This is my impression as well. Kinda similar in its "bragging rights" to The Art of Computer Programming.
GEB was a frustrating read. I mean, it's interesting in places, but it's just all over the place, jumping between many different topics. The central theme is meant to be the strange loops, but it's IMHO not very interesting concept and his application on the cognition is just author's personal conjecture.
It's utterly unlike TAOCP. One is a comprehensive algorithms reference full of (hard) technical problems. The other is an extended personal essay. (Neither one is worth "bragging" about reading in my opinion.)
"Reading" all of TAOCP would take literally years of intense effort even if you set aside all other activity. There are a lot of great problems inside, and plenty of dry humor, and I would recommend people try to at least skim sections of TAOCP which seem interesting or relevant to their work, but very few people are going to even nominally work through the whole thing, and the people who might are professional scholars of the topic.
Reading GEB can be done leisurely over the course of a few days or maybe weeks, depending on how much time someone spends reading every day. It's not quite as easy a read as a pulp novel or comic book, but it also doesn't take any inordinate amount of work to make basic sense of, or require any special skills or background understanding to start on. It's a fun book to hand to a ~13–16 year old.
You are absolutely right. It was a great book to hand to a 21 year old me.
I've often read the hate on this site for this book. At least for me, I find the discussions and analogies to help me in thinking about, and eventually understanding the material.
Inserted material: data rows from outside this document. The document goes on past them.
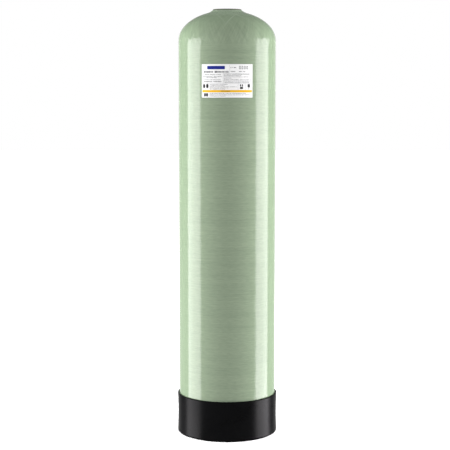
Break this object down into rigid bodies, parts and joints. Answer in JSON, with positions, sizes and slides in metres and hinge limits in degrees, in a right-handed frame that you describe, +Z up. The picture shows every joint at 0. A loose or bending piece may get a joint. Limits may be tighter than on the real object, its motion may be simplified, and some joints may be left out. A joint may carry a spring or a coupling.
{
  "type": "filter tank",
  "caption": "Upright wound fibreglass filter tank with domed ends, a short threaded neck, a moulded base, and a riser tube with a slotted strainer inside.",
  "frame": {"origin": "centre of the base's standing ring, on the ground", "axes": "+Z up along the vessel's axis to the neck, -Y out of the middle of the front, where the label is"},
  "size_m": [0.2674, 0.2674, 1.129],
  "materials": {
    "wound_fibreglass": "glossy resin over wound glass strands",
    "insert_plastic": "moulded, satin",
    "liner_plastic": "blown, satin",
    "base_plastic": "moulded, satin",
    "glue": "set bead",
    "label_film": "printed film",
    "pipe_plastic": "extruded, satin",
    "strainer_plastic": "moulded, satin"
  },
  "bodies": {
    "root": {"fibreglass_shell": "wound_fibreglass", "neck_insert": "insert_plastic", "liner": "liner_plastic", "base": "base_plastic", "base_adhesive": "glue", "label": "label_film", "riser_tube": "pipe_plastic", "distributor_head": "strainer_plastic", "distributor_screen": "strainer_plastic", "distributor_cap": "strainer_plastic"}
  },
  "joints": []
}
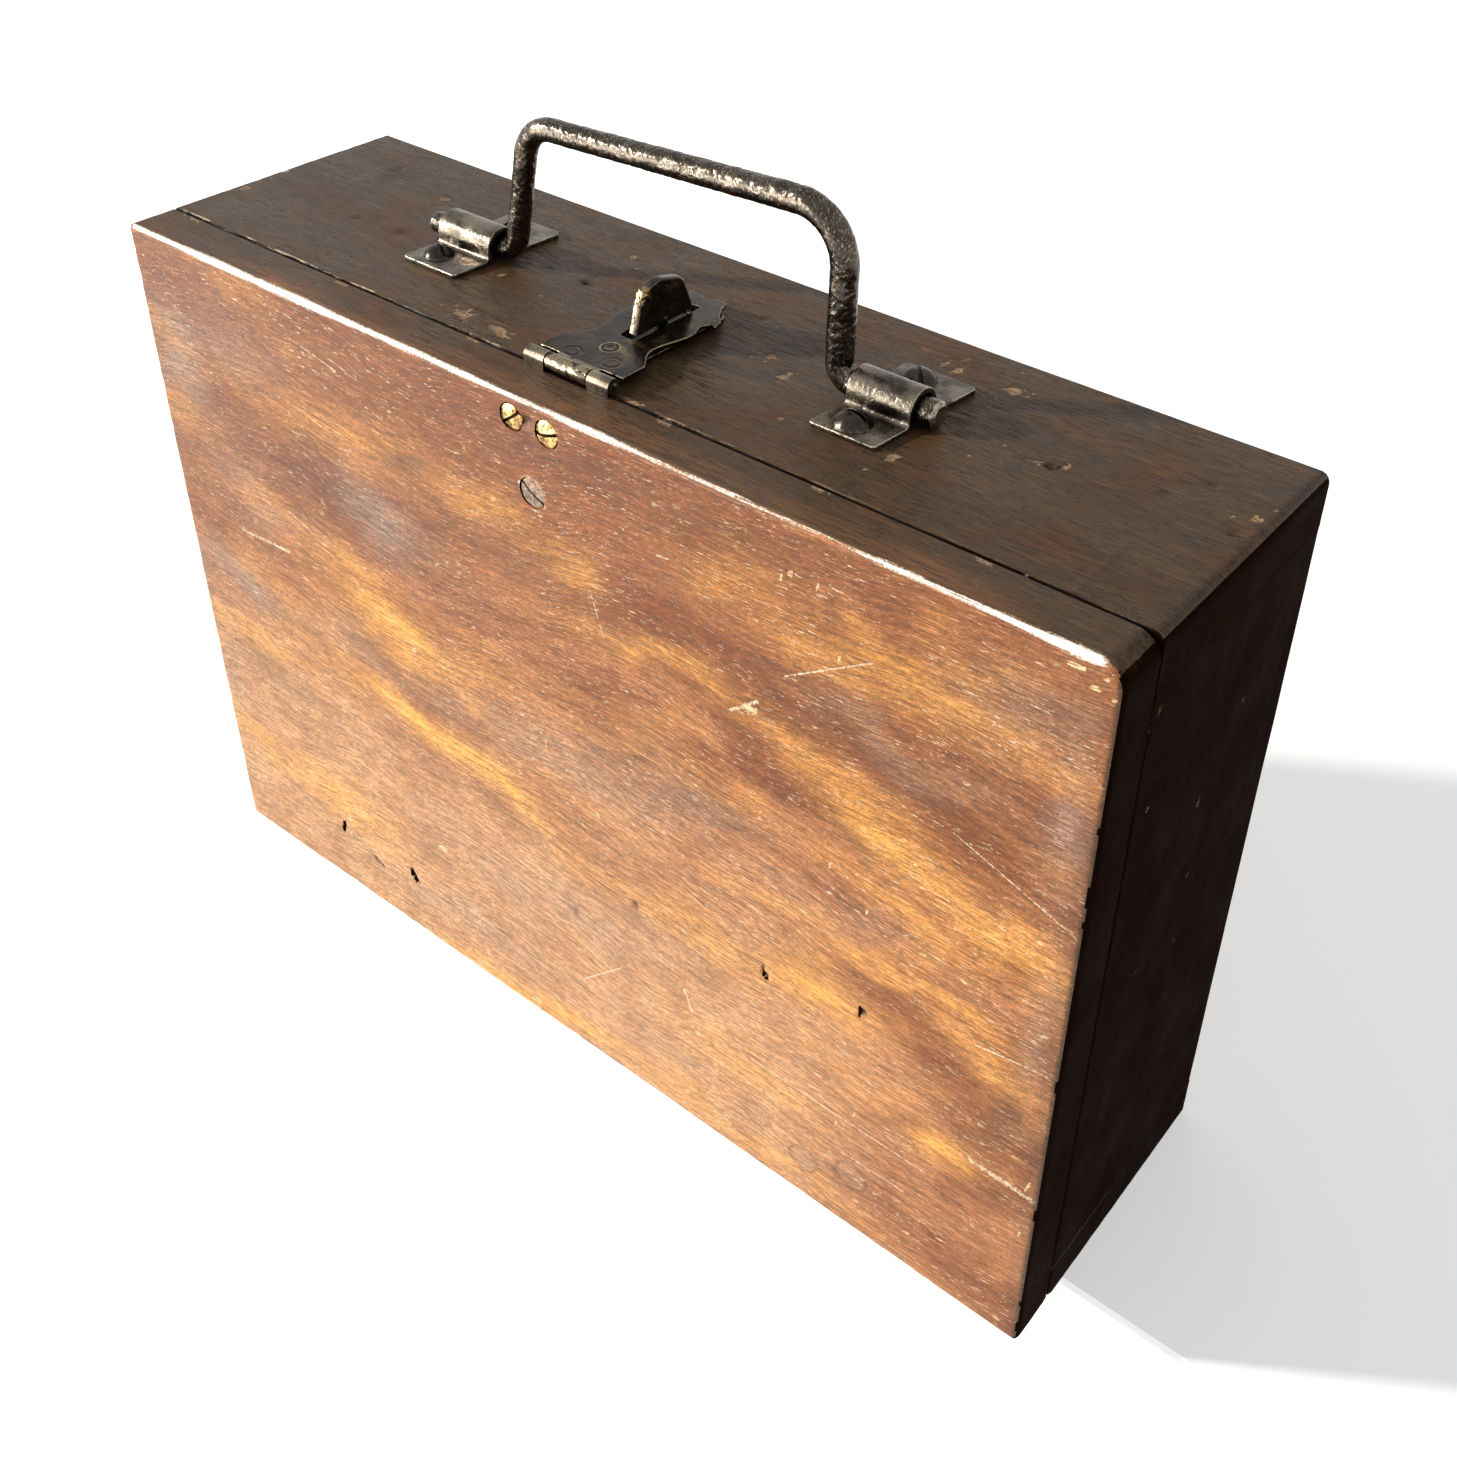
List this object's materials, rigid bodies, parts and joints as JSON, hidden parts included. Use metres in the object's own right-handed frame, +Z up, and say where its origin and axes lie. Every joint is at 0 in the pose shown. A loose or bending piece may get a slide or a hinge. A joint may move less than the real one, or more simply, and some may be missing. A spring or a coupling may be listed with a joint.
{
  "type": "wooden shoe shine box",
  "caption": "Upright suitcase-shaped wooden box with a drop-down front lid, a swinging rod handle on top and a hasp that a turn knob holds shut.",
  "frame": {"origin": "on the bottom plane, in the middle of the box seen from above", "axes": "+X along the box to the right seen from the lid's side, +Y from the lid to the back, +Z up"},
  "size_m": [0.356, 0.1044, 0.3043],
  "materials": {
    "lid_wood": "reddish brown stained board, worn to pale wood at its edges",
    "case_wood": "dark brown varnish, satin, worn at the edges",
    "panel_wood": "thin unpainted board",
    "hasp_steel": "bare steel worn dark, pitted, with a little rust",
    "handle_steel": "bare steel worn dark, pitted, with a little rust",
    "saddle_steel": "bare steel worn dark, pitted, with a little rust",
    "hinge_steel": "dull steel",
    "screw_steel": "bare steel worn dark, pitted, with a little rust",
    "screw_brass": "brass with old paint in the slots",
    "nail_steel": "dull steel"
  },
  "bodies": {
    "case": {"case_top_board": "case_wood", "case_bottom_board": "case_wood", "case_left_end": "case_wood", "case_right_end": "case_wood", "case_back_panel": "panel_wood", "top_board_nails": "nail_steel", "bottom_board_nails": "nail_steel", "back_panel_pins": "nail_steel", "hinge_case_screws": "hinge_steel", "hinge_left_case_leaf": "hinge_steel", "hinge_right_case_leaf": "hinge_steel", "hinge_left_pin": "hinge_steel", "hinge_right_pin": "hinge_steel", "knob_plate": "hasp_steel", "knob_plate_screws": "screw_steel", "handle_saddle_left": "saddle_steel", "handle_saddle_right": "saddle_steel", "saddle_screws_left": "screw_steel", "saddle_screws_right": "screw_steel"},
    "lid": {"lid_board": "lid_wood", "hinge_left_lid_leaf": "hinge_steel", "hinge_right_lid_leaf": "hinge_steel", "hinge_lid_screws": "hinge_steel", "hasp_base_leaf": "hasp_steel", "hasp_pin": "hasp_steel", "hasp_brass_screws": "screw_brass", "hasp_iron_screw": "screw_steel"},
    "hasp": {"hasp_leaf": "hasp_steel"},
    "knob": {"turn_knob": "hasp_steel"},
    "handle": {"handle_bail": "handle_steel"}
  },
  "joints": [
    {"name": "lid_hinge", "type": "hinge", "parent": "case", "child": "lid", "pos_m": [0, -0.0357, 0.00285], "axis": [1, 0, 0], "range_deg": [0, 100]},
    {"name": "hasp_hinge", "type": "hinge", "parent": "lid", "child": "hasp", "pos_m": [-0.0014, -0.035, 0.25255], "axis": [1, 0, 0], "range_deg": [0, 180]},
    {"name": "knob_turn", "type": "hinge", "parent": "case", "child": "knob", "pos_m": [-0.0003, 0.0002, 0.25], "axis": [0, 0, 1], "continuous": true},
    {"name": "handle_swing", "type": "hinge", "parent": "case", "child": "handle", "pos_m": [0, 0.0058, 0.25425], "axis": [1, 0, 0], "range_deg": [-88, 80]}
  ]
}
I contrast it with a graduate intro to Recursion Theory which can leave a reader feeling that they followed all the precise arguments but still somehow missed a lot.
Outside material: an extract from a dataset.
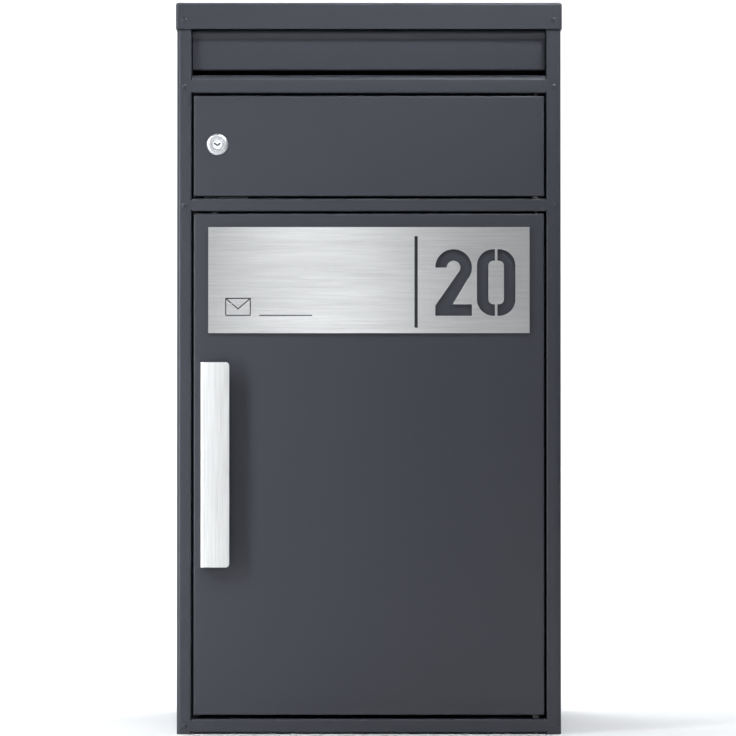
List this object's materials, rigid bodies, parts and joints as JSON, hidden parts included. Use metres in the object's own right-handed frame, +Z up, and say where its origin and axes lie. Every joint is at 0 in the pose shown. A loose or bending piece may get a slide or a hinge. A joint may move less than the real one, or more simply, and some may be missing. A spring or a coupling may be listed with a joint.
{
  "type": "parcel letterbox",
  "caption": "Free-standing sheet-steel mailbox unit: letter flap under a folded roof, a lockable letter door and a tall parcel door with bar handle and stencilled number plate.",
  "frame": {"origin": "middle of the footprint, on the ground under the bounding box", "axes": "+Z up; the doors face -Y; +X is the hinge side, to the right as one faces the doors"},
  "size_m": [0.4226, 0.364, 0.8],
  "materials": {
    "anthracite_paint": "satin fine-texture powder coat",
    "brushed_steel": "brushed",
    "chrome": "polished",
    "zinc_plate": "zinc plated",
    "black_rubber": "matte",
    "black_plastic": "matte",
    "black_steel": "blackened"
  },
  "bodies": {
    "cabinet": {"back_panel": "anthracite_paint", "buffer_letter_door": "black_rubber", "buffer_parcel_lower": "black_rubber", "buffer_parcel_upper": "black_rubber", "compartment_floor": "anthracite_paint", "flap_rod": "black_steel", "floor_panel": "anthracite_paint", "latch_guide": "zinc_plate", "latch_spring": "zinc_plate", "left_side_panel": "anthracite_paint", "letter_guard": "anthracite_paint", "letter_hinge_pin_lower": "black_steel", "letter_hinge_pin_upper": "black_steel", "letter_hinge_washer": "black_plastic", "lever_pivot_pin": "zinc_plate", "lower_rail": "anthracite_paint", "middle_rail": "anthracite_paint", "parcel_hinge_pin_lower": "black_steel", "parcel_hinge_pin_upper": "black_steel", "parcel_hinge_washer": "black_plastic", "right_side_panel": "anthracite_paint", "rivet_lower_left": "anthracite_paint", "rivet_lower_right": "anthracite_paint", "rivet_middle_left": "anthracite_paint", "rivet_middle_right": "anthracite_paint", "rivet_roof_left": "anthracite_paint", "rivet_roof_right": "anthracite_paint", "rivet_upper_left": "anthracite_paint", "rivet_upper_right": "anthracite_paint", "roof": "anthracite_paint", "top_rail": "anthracite_paint", "upper_rail": "anthracite_paint"},
    "letter_flap": {"letter_flap": "anthracite_paint"},
    "letter_door": {"letter_door": "anthracite_paint", "lock_housing": "chrome", "lock_nut": "zinc_plate"},
    "lock_cylinder": {"lock_plug": "chrome", "lock_cam": "zinc_plate", "cam_nut": "zinc_plate"},
    "parcel_door": {"parcel_door": "anthracite_paint", "door_stiffener": "anthracite_paint", "latch_keeper": "zinc_plate", "handle": "brushed_steel", "handle_screw_lower": "zinc_plate", "handle_screw_upper": "zinc_plate", "name_plate": "brushed_steel", "plate_tape_left": "black_rubber", "plate_tape_right": "black_rubber"},
    "latch_bolt": {"latch_bolt": "zinc_plate"},
    "release_lever": {"release_lever": "zinc_plate", "lever_grip": "black_plastic"}
  },
  "joints": [
    {"name": "flap_swing", "type": "hinge", "parent": "cabinet", "child": "letter_flap", "pos_m": [0, -0.146, 0.768], "axis": [1, 0, 0], "range_deg": [0, 70]},
    {"name": "letter_door_swing", "type": "hinge", "parent": "cabinet", "child": "letter_door", "pos_m": [0.1827, -0.153, 0.643], "axis": [0, 0, 1], "range_deg": [0, 100]},
    {"name": "lock_turn", "type": "hinge", "parent": "letter_door", "child": "lock_cylinder", "pos_m": [-0.1657, -0.158, 0.6445], "axis": [0, 1, 0], "range_deg": [0, 90]},
    {"name": "parcel_door_swing", "type": "hinge", "parent": "cabinet", "child": "parcel_door", "pos_m": [0.1827, -0.153, 0.295], "axis": [0, 0, 1], "range_deg": [0, 100]},
    {"name": "release_lever_turn", "type": "hinge", "parent": "cabinet", "child": "release_lever", "pos_m": [-0.145, -0.1303, 0.602], "axis": [0, -1, 0], "range_deg": [0, 27.5]},
    {"name": "latch_bolt_slide", "type": "slide", "parent": "cabinet", "child": "latch_bolt", "axis": [0, 0, -1], "range_m": [0, 0.01225], "deforming": ["latch_spring"]}
  ],
  "couplings": [
    {"joint": "latch_bolt_slide", "follows": "release_lever_turn", "m_per_rad": 0.025491}
  ]
}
I compared the two in the sense how it's fashionable to have them on your bookshelf, but IMHO few people actually enjoy them and understand them beyond the surface level.
This discussion is evidence that some people really liked GEB and other people found it boring or too unfocused. It can't be that many people who bought it just to look cool on a shelf. The people who found it boring should perhaps try to appreciate that sometimes other people can genuinely like things they don't like (and vice versa I guess).
Again, if you do any work with computer algorithms, it's worth checking out TAOCP at the library and skimming the sections relevant to your work. If you might need it as a reference, it's not a bad source to have at hand; I look things up in there maybe a few times a year for the past decade. Some parts are now a bit outdated in this fast-moving field, but it's still the best available survey source about some topics, and there are some nice explanations and a lot of great problems in there. Knuth is a pretty funny writer if you enjoy dry humor.
GEB was a frustrating read. I mean, it's interesting in places, but it's just all over the place, jumping between many different topics. The central theme is meant to be the strange loops, but it's IMHO not very interesting concept and his application on the cognition is just author's personal conjecture.